It was only back in January when new product innovations were unveiled at the Consumer Electronics Show (CES) in Las Vegas. The combination of easing global trade tensions, low unemployment, and a growing economy would give even pessimistic industry analysts a case for economic optimism heading into 2020. Then came the novel coronavirus (COVID-19).
Strategic planning and forward thinking play a significant role in new product introduction (NPI) success. However, the unprecedented novel coronavirus pandemic was not on the radar for corporations heading into 2020. Contingency plans are now being discussed and global business operations are rapidly slowing.
With such drastic changes, how do innovative companies thrive despite the COVID-19 effects on the global electronics supply chain and consumer demand?
To help answer that question, continue reading for three actions your business can take to successfully navigate today’s landscape and create a lasting competitive advantage.
Secure Buffer Stock
Electronic components can be added to the list of commodities in short supply alongside hand sanitizer and toilet paper.
Backorders emanating from Chinese New Year closure, sheltering mandates issued by government authorities, and a general startled workforce are all factors affecting the supply chain for a variety of electronic components. Therefore, it is an important time to secure buffer stock.
Begin discussions with your contract manufacturer to enact a plan that keeps your inbound logistics intact
Contract manufacturers have warehousing and fulfillment solutions to support organizations looking to mitigate risk by stocking components. It is highly advised to begin these discussions with your CM and enact a plan that keeps the Inbound Logistics segment of the value chain intact.
COVID-19 has significantly impacted the global flow of goods. All freight methods are operating at reduced capacities and increasing transit times are becoming the norm. This has been especially felt in the air shipping space:
Supply chain delays → production schedule push outs → air shipments needed for prompt delivery
Many passenger aircrafts ship a considerable amount of commercial goods.
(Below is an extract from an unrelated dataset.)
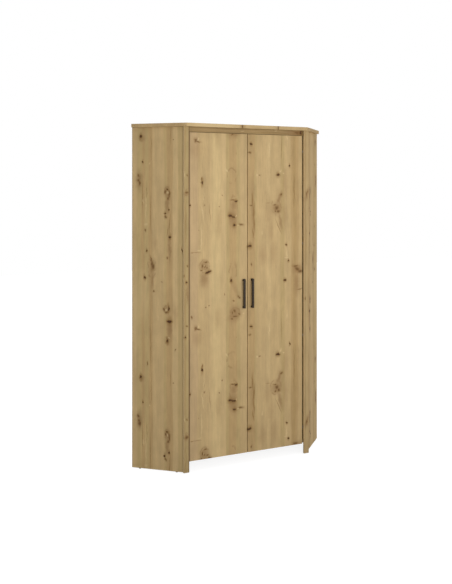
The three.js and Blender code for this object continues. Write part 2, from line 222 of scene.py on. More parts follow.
# The doors share one sheet of decor, which repeats up the doors
DOOR_REPEAT = (1139, 754)  # how long it is, and where one starts between two knots
DOOR_MARKS = {
    "dark": [
        (-314, 1748, 6, 10), (-122, 1543, 15, 7), (-99, 1537, 14, 5), (-92, 1484, 9, 6),
        (-82, 1633, 9, 4, 15), (-396, 1610, 5, 4), (-284, 1195, 10, 5), (-267, 1201, 13, 5, 14),
        (-114, 1142, 7, 7), (15, 1350, 14, 7), (28, 1987, 7, 5), (307, 1857, 4, 5),
        (222, 1797, 13, 6), (223, 1802, 5, 6), (285, 1353, 6, 4), (297, 1252, 6, 5),
        (274, 1127, 9, 5),
    ],
    "soft": [
        (-317, 1772, 4, 9), (-55, 1033, 9, 5, -25), (-98, 1017, 6, 5), (-359, 2004, 8, 12),
        (-342, 1996, 16, 4, -14), (-48, 1488, 16, 6), (-104, 1640, 14, 4), (249, 1676, 8, 7),
        (16, 1937, 9, 5), (23, 1607, 9, 4), (199, 1609, 9, 4), (212, 1590, 11, 11),
        (227, 1568, 9, 9), (205, 1567, 6, 5), (29, 1236, 5, 8), (-290, 1263, 10, 5),
        (-313, 1240, 4, 10), (-296, 1234, 4, 6), (-281, 1226, 5, 5), (-320, 1212, 6, 4),
        (-66, 1042, 8, 5, -40), (-92, 954, 6, 8), (-86, 920, 14, 4), (-57, 934, 5, 6),
        (-108, 942, 4, 8), (-108, 904, 8, 4), (352, 1214, 15, 6), (366, 1193, 20, 8, -35),
        (388, 1180, 15, 8), (384, 1063, 13, 3, 8), (-177, 1671, 3, 4), (-300, 1613, 4, 6),
        (-386, 934, 5, 8), (88, 1795, 4, 3), (-289, 990, 3, 3), (-270, 998, 2, 3),
        (-198, 1598, 3, 3), (-163, 1063, 2, 6),
    ],
    "shades": [
        (-104, 1530, 32, 60), (-98, 1606, 20, 32), (-300, 1236, 32, 38), (-300, 1160, 30, 50),
        (-86, 938, 42, 44), (214, 1586, 38, 40), (232, 1648, 13, 48, -24), (238, 1505, 13, 60, 14),
        (368, 1194, 42, 32), (362, 1100, 20, 70),
    ],
    "faint": [
        (-200, 1506, 24, 100), (-207, 917, 22, 80), (166, 1440, 24, 90), (156, 1560, 28, 90),
        (274, 1738, 26, 90), (40, 1560, 16, 150), (-352, 1945, 44, 52), (-84, 1086, 16, 60, 26),
        (-112, 2046, 36, 24), (110, 1290, 26, 60), (185, 1310, 30, 80), (238, 1650, 34, 60),
        (272, 1540, 20, 80),
    ],
    "lines": [
        (36, 1640, 6, 50, 2), (45, 1560, 8, 62, -4), (47, 1490, 7, 52, 2), (40, 1430, 5, 34, 10),
        (248, 1965, 2, 92), (-354, 1323, 36, 2, -3), (-383, 1322, 10, 4), (-262, 1560, 2, 60, 3),
        (226, 1470, 3, 50, 26), (-300, 1640, 2, 40, -4), (342, 1700, 4, 130), (150, 1620, 18, 2),
        (-339, 1457, 2, 5), (-78, 1928, 1, 8),
    ],
    "arcs": [
        (-102, 1196, 25, 62), (-110, 1790, 34, 48), (-98, 1600, 24, 70), (-296, 1236, 34, 42),
        (-294, 1240, 18, 24), (-88, 938, 34, 34), (206, 1592, 36, 46),
    ],
    "pale": [
        (-66, 1485, 10, 5), (-341, 2012, 6, 9), (-80, 1543, 5, 8), (241, 1822, 4, 14, -24),
        (263, 1805, 6, 4), (-146, 1822, 5, 14, 30), (-301, 1652, 3, 50), (-311, 1560, 3, 60, 8),
        (-319, 1410, 4, 80), (-332, 1335, 14, 3), (286, 1268, 16, 4), (286, 1290, 4, 30),
        (70, 1796, 7, 7), (108, 1434, 3, 14), (288, 900, 4, 16), (-30, 934, 6, 5),
        (-302, 1240, 4, 4), (158, 1960, 4, 40),
    ],
}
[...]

However, these planes are being grounded due to a lack of seat sales, schedule reduction, and government-imposed travel restrictions.
This lower supply of flights is resulting in increased air shipment fees. It also leads to the potential for goods to sit at a port for weeks while they await an aircraft with loading capacity.
All this considered, the monetary and opportunity costs of shipping early and stocking inventory locally could outweigh the alternative option: absorbing exorbitant air shipping costs or being unable to fulfill orders for extended periods of time.
Pivot Quickly and Appropriately
We live in a new reality where a health crisis and a troubled economy will dominate the minds of societal members for the foreseeable future. It’s in these times organizations need to pivot their strategies, update their processes, and realign their goals for the future.
A great way to approach this recalibration is involving stakeholders and business partners critical to the success of ongoing business operations. Such partners include marketing agencies, human resource professionals, and manufacturing partners.
Successful strategic planning will result in powerful messaging to the outside world, an inspired workforce, and improved supply chain operations. All of which will create the foundation of a lasting competitive advantage.